With the other levels of government prepared to hunker down, it’s not surprising that the provincial pols would have wanted some of that sweet bunker action.

Now, this is where we’d do the big reveal if we hadn’t already told you that there’s no shelter under Queen’s Park, but since we did we’ll just say straight out that the provincial hideout was way out in Trenton, Ontario. Intended to accommodate the premier and other officials who didn’t rate the federal bunker but were too important for Aurora, it housed two large generators, as well as supplies and amenities sufficient for a prolonged stay underground.

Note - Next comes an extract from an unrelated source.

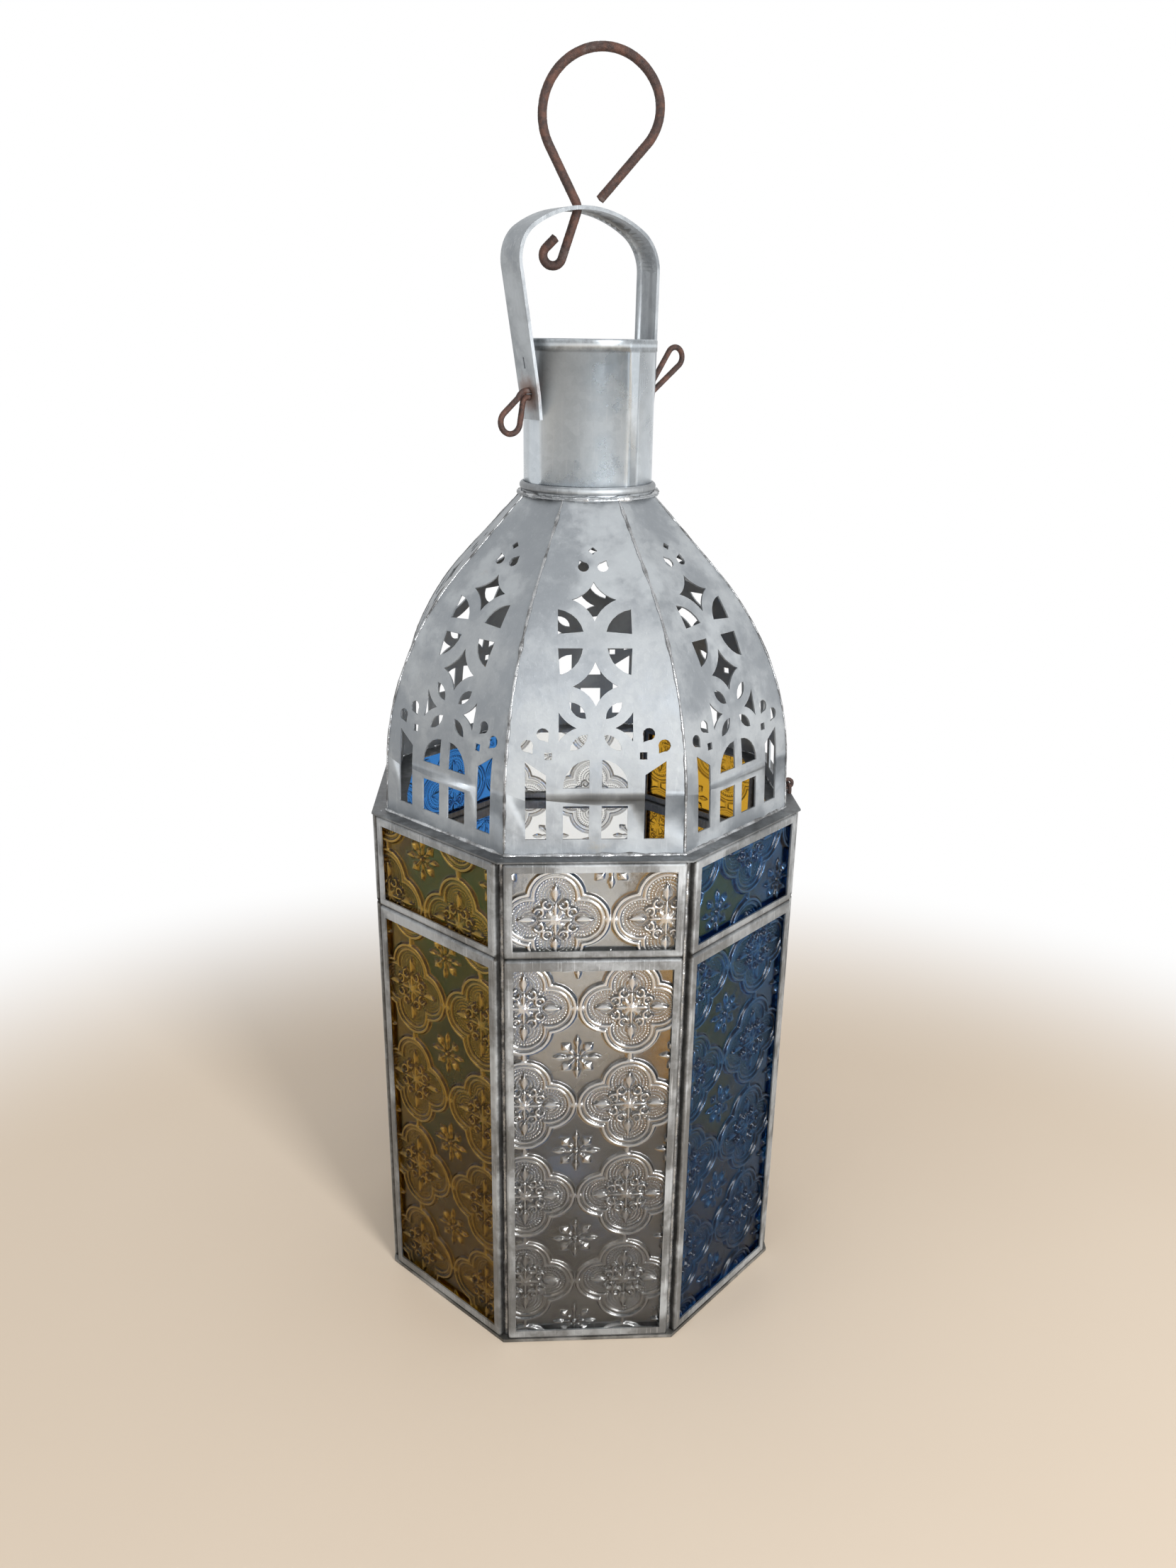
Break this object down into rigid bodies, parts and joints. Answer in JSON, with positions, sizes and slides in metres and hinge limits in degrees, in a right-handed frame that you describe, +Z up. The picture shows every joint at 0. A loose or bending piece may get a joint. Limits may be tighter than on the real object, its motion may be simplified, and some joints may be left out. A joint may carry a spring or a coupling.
{
  "type": "fanous candle lantern",
  "caption": "Eight-sided tin and pressed-glass candle lantern with a pierced dome, chimney, swinging strap handle, wire hanging hook and a hinged glazed door.",
  "frame": {"origin": "middle of the base plate's underside, on the surface it stands on", "axes": "+Z up through the chimney and the hook, -Y towards the front clear pane, +X towards the door"},
  "size_m": [0.1569, 0.1552, 0.447],
  "materials": {
    "zinc_tin": "galvanised tin sheet, grey with a blotchy blue-grey bloom, fine scratches and bright solder",
    "zinc_frame": "folded tin channel, dull grey with darker folds and worn edges",
    "zinc_dome": "pierced tin sheet, matt light grey with faint stains",
    "rusty_wire": "iron wire with dark brown rust",
    "glass_clear": "clear pressed glass with a raised tile pattern",
    "glass_blue": "deep blue pressed glass with a raised tile pattern",
    "glass_amber": "amber pressed glass with a raised tile pattern"
  },
  "bodies": {
    "lantern": {"base_plate": "zinc_tin", "candle_cup": "zinc_tin", "lower_frame_front": "zinc_frame", "lower_frame_front_right": "zinc_frame", "lower_frame_back_right": "zinc_frame", "lower_frame_back": "zinc_frame", "lower_frame_back_left": "zinc_frame", "lower_frame_left": "zinc_frame", "lower_frame_front_left": "zinc_frame", "upper_frame_front": "zinc_frame", "upper_frame_front_right": "zinc_frame", "upper_frame_back_right": "zinc_frame", "upper_frame_back": "zinc_frame", "upper_frame_back_left": "zinc_frame", "upper_frame_left": "zinc_frame", "upper_frame_front_left": "zinc_frame", "lower_glass_front": "glass_clear", "lower_glass_front_right": "glass_blue", "lower_glass_back_right": "glass_amber", "lower_glass_back": "glass_clear", "lower_glass_back_left": "glass_blue", "lower_glass_left": "glass_clear", "lower_glass_front_left": "glass_amber", "upper_glass_front": "glass_clear", "upper_glass_front_right": "glass_blue", "upper_glass_back_right": "glass_amber", "upper_glass_back": "glass_clear", "upper_glass_back_left": "glass_blue", "upper_glass_left": "glass_clear", "upper_glass_front_left": "glass_amber", "ledge": "zinc_tin", "dome_panel_front": "zinc_dome", "dome_panel_front_right": "zinc_dome", "dome_panel_right": "zinc_dome", "dome_panel_back_right": "zinc_dome", "dome_panel_back": "zinc_dome", "dome_panel_back_left": "zinc_dome", "dome_panel_left": "zinc_dome", "dome_panel_front_left": "zinc_dome", "chimney_tube": "zinc_tin", "chimney_collar": "zinc_tin", "handle_pin_left": "rusty_wire", "handle_pin_right": "rusty_wire", "hinge_body_leaf_low": "zinc_frame", "hinge_body_leaf_high": "zinc_frame", "hinge_pin_low": "rusty_wire", "hinge_pin_high": "rusty_wire", "latch_staple": "rusty_wire"},
    "door": {"door_frame": "zinc_frame", "door_glass_lower": "glass_clear", "door_glass_upper": "glass_clear", "hinge_door_leaf_low": "zinc_frame", "hinge_door_leaf_high": "zinc_frame"},
    "latch": {"latch_hook": "rusty_wire"},
    "handle": {"handle_strap": "zinc_tin"},
    "hook": {"hanging_hook": "rusty_wire"}
  },
  "joints": [
    {"name": "door_hinge", "type": "hinge", "parent": "lantern", "child": "door", "pos_m": [0.07761, 0.03214, 0.0827], "axis": [0, 0, 1], "range_deg": [0, 180]},
    {"name": "latch_turn", "type": "hinge", "parent": "lantern", "child": "latch", "pos_m": [0.07701, -0.0115, 0.2022], "axis": [0, -1, 0], "range_deg": [-202, 0]},
    {"name": "handle_swing", "type": "hinge", "parent": "lantern", "child": "handle", "pos_m": [0, 0, 0.34191], "axis": [0.8387, 0.5446, 0], "range_deg": [-120, 120]},
    {"name": "hook_swivel", "type": "hinge", "parent": "handle", "child": "hook", "pos_m": [-0.00473, -0.00307, 0.3996], "axis": [0, 0, 1], "continuous": true}
  ]
}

None of the above bunkers were ever used for their intended purpose, of course. The original Diefenbunker is a museum, Aurora’s is a private residence (although it’s expected to be opened up for Doors Open Aurora next year), and the Trenton facility has had its entrance bulldozed over.

So why the myth of the Queen’s Park shelter?

Even on cursory examination it’s unlikely. Toronto would have been an attractive secondary target for Russian bombers flying over the pole to the Eastern U.S., and with the provincial parliament a stone’s throw away from the likely Ground Zero, there would have been no basement deep enough to prevent legislators from becoming shadow puppets.

Most likely the idea came in part from a model fallout shelter set up briefly at College Street and Queen’s Park Crescent in 1960, as part of the government effort to convince the population that a post-nuclear-war lifestyle could be fun—like camping, only with Geiger counters instead of transistor radios and cholera instead of s’mores.

The appearance of an apparent bunker right next to the legislature, along with the general understanding that governments were wily enough to have some plan to survive the coming apocalypse, probably led to the widespread belief that there was a hidden pleasure dome of bottled water and corned beef hiding under Queen’s Park.

But there wasn’t, and isn’t. And if the missiles ever do fly, our MPPs are going down with the rest of us.